The language that resonates with a 65-year-old patriarch is not always the language that resonates with a 38-year-old daughter managing her own career and family.
The next generation tends to care more about purpose than performance. More about values than velocity. They want to understand why wealth matters, not just how much there is. They want their financial life to feel coherent with who they are, not separate from it.
Advisors who retain them learn to shift their register. Not to abandon what they know, but to expand how they communicate it. The conversation about family identity and values is not a detour from the planning conversation. For the rising generation, it is often the planning conversation.
This shift takes practice. It also tends to make the work more interesting, because the questions that matter to the next generation are substantive ones.
They Facilitate, Not Just Advise
In many cases, these conversations evolve into broader discussions around family vision, legacy, and shared priorities across generations.
The highest-value move an advisor can make with a multi-generational family is to facilitate a real conversation.
Not a review meeting. A conversation about what the family stands for. What the parents hope their children will carry forward. What the next generation wants to build. These conversations are rarely comfortable at first. They are also rarely forgotten.

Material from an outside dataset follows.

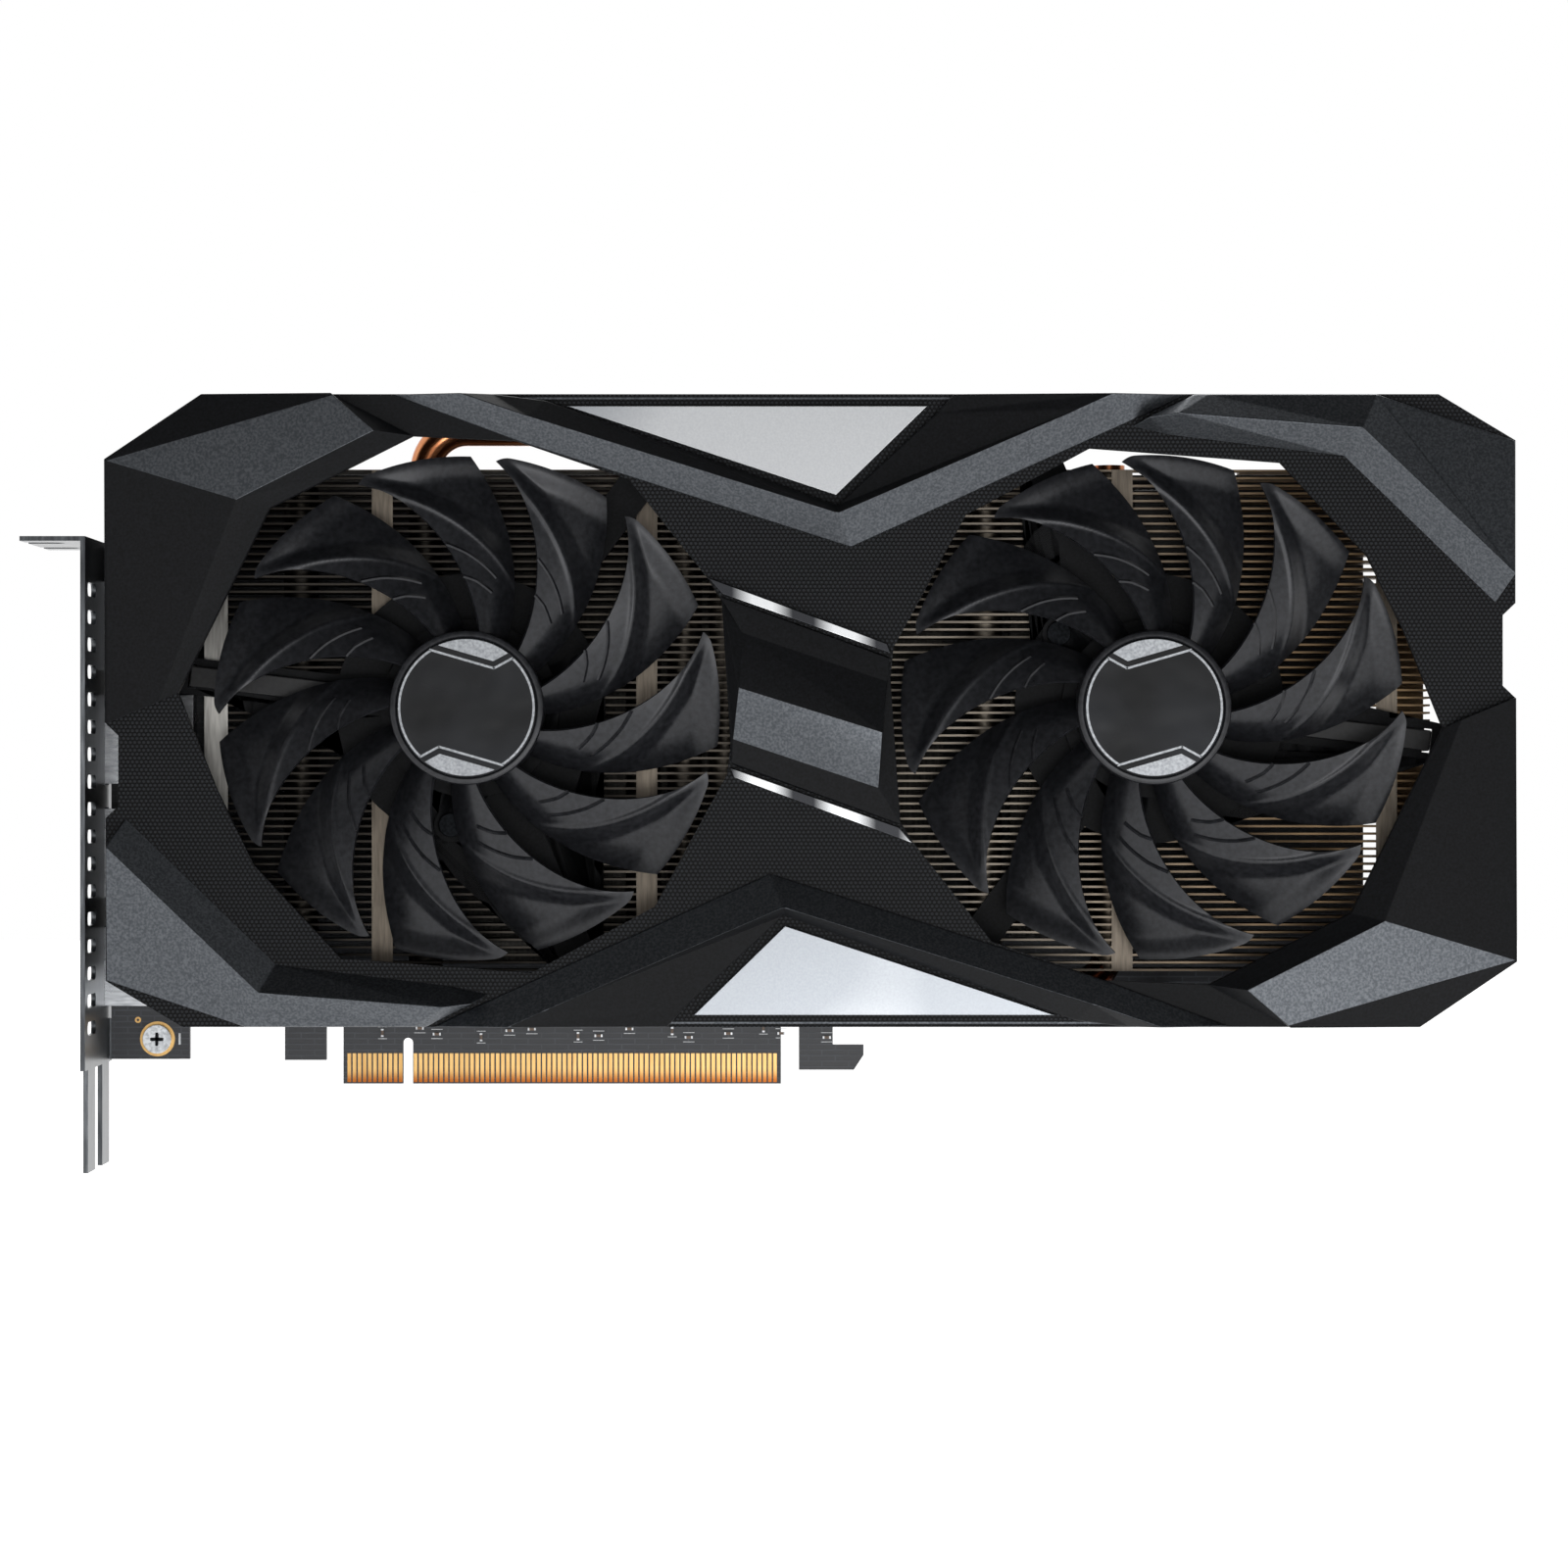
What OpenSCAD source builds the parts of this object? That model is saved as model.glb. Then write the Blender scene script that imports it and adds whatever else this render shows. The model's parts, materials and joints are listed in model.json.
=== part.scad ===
// Two-slot graphics card with two axial fans, upright on its edge connector.
// +X runs along the card away from the bracket, +Z up from the connector,
// and the fans face -Y. The origin is the connector's key notch, at the
// bottom of the contacts, on the middle plane of the circuit board.

/* [Cooler cover] */
// Length of the plastic cover
cooler_l = 266; // [222:1:320]
// Height of the plastic cover
cooler_h = 119.4; // [108:0.2:144]
// Wall of the cover
cover_wall = 1.8; // [1.2:0.1:2.4]
// How far the trims stand proud of the cover
trim_proud = 5; // [3:0.5:7]
// Depth of the cover's side walls
skirt_depth = 17; // [10:0.5:19]

/* [Fans] */
// Diameter over the blade tips
fan_d = 96; // [80:0.5:98]
// Diameter of the hub
hub_d = 29.2; // [26:0.2:36]
// Number of blades
blade_count = 11; // [7:1:13]
// Thickness of a blade
blade_t = 1; // [0.8:0.1:1.4]
// Diameter of the motor shaft
shaft_d = 3; // [2:0.1:3.6]
// Radial clearance of the shaft in its bearing
shaft_play = 0.04; // [0.01:0.01:0.1]

/* [Heatsink] */
// Distance from one fin to the next
fin_pitch = 1.45; // [1.2:0.05:3]
// Thickness of a fin
fin_t = 0.4; // [0.3:0.05:0.6]
// Diameter of a heat pipe
pipe_d = 6; // [5:0.1:6.4]
// Bend radius of a heat pipe at its middle line
pipe_bend = 8; // [7:0.1:8.2]

/* [Circuit board] */
// Thickness of the board
board_t = 1.57; // [1.2:0.01:1.8]
// Height of the board's top edge over the contacts
board_top = 111.2; // [100:0.1:118]
// Right end of the board, from the key notch
board_right = 186; // [182:1:200]
// Side of the processor package
package_w = 37.5; // [30:0.5:40]

/* [Bracket and backplate] */
// Thickness of the bracket's sheet
bracket_t = 0.9; // [0.7:0.05:1.2]
// Width of the bracket over two slots
bracket_w = 38.8; // [38:0.1:39]
// Thickness of the backplate
backplate_t = 1.5; // [1:0.1:2]
// Gap between the board and the backplate
backplate_gap = 1.7; // [1.2:0.1:2.2]

/* [Hidden] */
$fn = 48;
tiny = 0.01;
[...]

The advisor who facilitates that conversation becomes part of the family’s story. That is a different kind of retention than any contract provides. It is retention rooted in meaning, not switching costs.
They Make the Invisible Visible
Most families do not know what their advisor actually does for them. The next generation especially.
They see the quarterly statement. They do not see the calls during a market downturn. The coordination with the estate attorney. The decades of accumulated judgment about what this family actually needs.
Advisors who retain the next generation find ways to make that value visible. Not by bragging, but by including the rising generation in the moments where the value is real. Inviting them into one meeting a year where a significant decision or intervention is explained. Helping them understand what the relationship holds before they are asked to inherit it.
What Separates Good from Indispensable
Good advisors manage portfolios well.
Indispensable advisors manage relationships across time.
They invest in knowing the whole family, not just the account holders.
They build structured touchpoints with adult children long before assets transfer.
They facilitate the conversations that families need but rarely have on their own.
They demonstrate value in ways the next generation can see and articulate.
The next generation is not looking for a better version of what their parents had. They are looking for something that feels like it was built for them: a relationship where their values, their questions, and their vision for the future are taken seriously.
That is what the advisors who retain them actually provide. It is not a product. It is a posture. And it begins years before the moment it is tested.
The advisors who retain next-generation clients are the ones who invest early in relationships, create consistent engagement over time, and help families connect wealth to meaning across generations.
One final thought on what the next generation is actually looking for. They are not necessarily looking for an advisor who is younger, or more tech-forward, or more progressive. They are looking for an advisor who is genuinely curious about them as individuals.
This is the kind of work Total Family focuses on — helping advisors build consistent, meaningful relationships across generations, not just manage assets.
Curiosity is the rarest quality in a professional relationship. The advisor who brings it to the relationship with the rising generation will find that almost everything else follows.